Writing the songs for Let Love In, Rzeznik found similar inspiration in his hometown. "When you drive down the street and you see the park and the bleachers where you first a kissed a girl, you drive past the house you grew up in and you remember them taking your mother out in an ambulance, you see the post office where your father worked, you drive through a neighborhood that used to be all factories and now it's just leveled, or you drive by a street and see a beautiful little shop that just opened and how people are really thriving there," he says. "It gives you a lot of hope and perspective."

That feeling, hope, and perspective informs Let Love In. "That whole experience kind of opened up my heart," Rzeznik says of the Buffalo sessions. "It was good to feel again. I don't need to feel good all the time. I just want to be able to feel."

Listening to Let Love In -- recorded with acclaimed producer Glen Ballard -- it's apparent that Rzeznik isn't only sharing his own feelings, he's tapped into consciousness to such an extent that some of the Goo Goo Dolls' songs have become anthems.
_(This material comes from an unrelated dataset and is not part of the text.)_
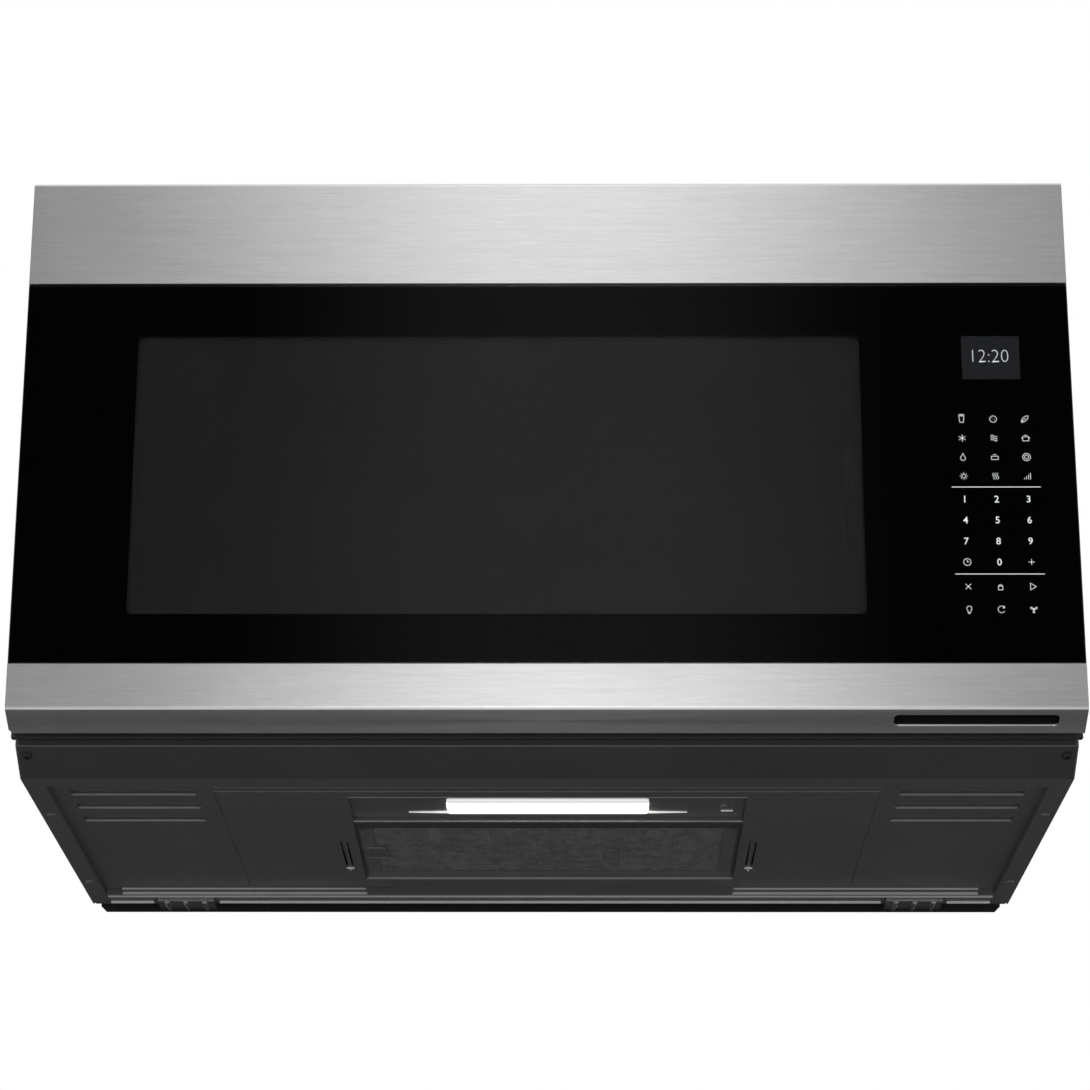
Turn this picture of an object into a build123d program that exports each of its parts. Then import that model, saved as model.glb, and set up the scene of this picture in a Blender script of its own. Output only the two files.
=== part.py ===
"""Over the range microwave oven with one full-width door, hinged at the left.

Millimetres. X runs to the cook's right, Y runs back to the wall and Z runs up.
The wall is the plane Y = 0, and the flat rim of the underside is the plane Z = 0.
"""
from build123d import *
import math
import os

os.makedirs("parts", exist_ok=True)

# ---------------------------------------------------------------- clearances
SEAM = 0.3                 # visible joint line between two fixed skins
RUNNING_GAP = 0.3          # between faces that move past each other
SHAFT_GAP = 0.05           # radial clearance of a pin or shaft in its hole

# ---------------------------------------------------------------- cabinet
DEPTH = 455.0              # wall to the front of the door
STANDOFF = 10.0            # wall to the cabinet's rear panel
BODY_HEIGHT = 438.0
SHEET = 1.0                # wrapper and cavity steel
FRAME_SHEET = 1.2          # front frame, rear panel and base pan steel
FRAME_BOTTOM = 21.0        # lower edge of the front frame
FOLD = 2.5                 # outer bend radius of folded steel

# ---------------------------------------------------------------- door
DOOR_WIDTH = 759.0
DOOR_LAP = 4.0             # door reaches past the cabinet, each side
DOOR_LAP_TOP = 2.6
DOOR_DEPTH = 26.0
DOOR_GAP = 1.5             # door's back to the front frame
DOOR_BOTTOM = 35.2         # lower edge of the flat front
LOW_BAND = 32.9            # steel below the glass
TOP_BAND = 81.1            # steel above the glass
CHAMFER_BACK = 24.0        # run of the sloped lower edge
CHAMFER_DOWN = 11.0
GLASS_THICK = 4.0
TRIM_SHEET = 1.2
TRIM_SIDE = 8.0            # depth of the trims' side flanges, short of the swinging hinge arm
TRIM_BEND = 3.0            # outer bend radius of the trims
DOOR_INSET = 6.5           # moulded body inside the skin, each side
DOOR_WALL = 2.5
BACK_COVER = 2.0
MOULD_UP = 4.8             # moulded body over the flat front's lower edge
MOULD_DOWN = 10.6          # moulded body under the door's top
WINDOW_IN_LEFT = 81.7      # window to the door's left edge, and so on
WINDOW_IN_RIGHT = 152.7
WINDOW_UP = 37.7           # window over the glass's lower edge
WINDOW_DOWN = 40.4
WINDOW_CORNER = 6.0
SCREEN_SHEET = 0.8
SCREEN_LAP = 8.0           # screen hidden behind the frame
CHOKE_LAP = 10.0           # choke frame reaches past the cavity, sides
CHOKE_WALL = 1.5
CHOKE_GROOVE = 14.0        # depth of the microwave choke groove
INNER_WINDOW_THICK = 1.5
DIVIDER_IN = 123.5         # wall between window and controls, from the door's right edge

# ---------------------------------------------------------------- door controls
TOUCH_IN = 22.5            # touch field to the door's right edge
TOUCH_WIDTH = 70.0
TOUCH_UP = 29.9            # touch field over the glass's lower edge
TOUCH_DOWN = 13.0          # touch field under the display
DISPLAY_IN = 32.5
DISPLAY_WIDTH = 50.0
DISPLAY_DOWN = 36.5        # display under the glass's top edge
DISPLAY_HEIGHT = 42.0
DISPLAY_DEPTH = 9.0
BOARD_THICK = 1.6
CONTROL_WIDTH = 94.0
CONTROL_UP = 24.0          # board over the moulded body's lower edge
CONTROL_DOWN = 36.0
STANDOFF_RADIUS = 3.0
STANDOFF_IN = 6.0          # standoffs to the board's edges
RELAY_WIDTH = 16.0
RELAY_HEIGHT = 20.0
RELAY_DEPTH = 7.0
RELAY_PITCH = 26.0
RELAY_UP = 30.0            # first relay over the board's lower edge
SOCKET_WIDTH = 36.0
SOCKET_HEIGHT = 12.0
SOCKET_DEPTH = 6.0
SOCKET_DOWN = 48.0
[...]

Take "Better Days" for example, a song from Let Love In with such power and empathy it was adopted by CNN as an anthem of sorts for the recovery efforts following Hurricane Katrina.

"I was just looking at the situation in the world," Rzeznik says of the song. "Fear makes people do frightening things. Fear is a catalyst for selfishness and war. Sometimes I fear that we're losing our ability to reason. I needed some hope to hang onto. That's why I wrote 'Better Days'".

"Let's just hit the reset button," he says. "Let's say I'm sorry and start over again. That was basically the message. Something better is going to come."

With that hope, the Goo Goo Dolls have offered Let Love In, a rare work of naked honesty and emotion in songs that will stick in your head for the weeks, months, and years to come.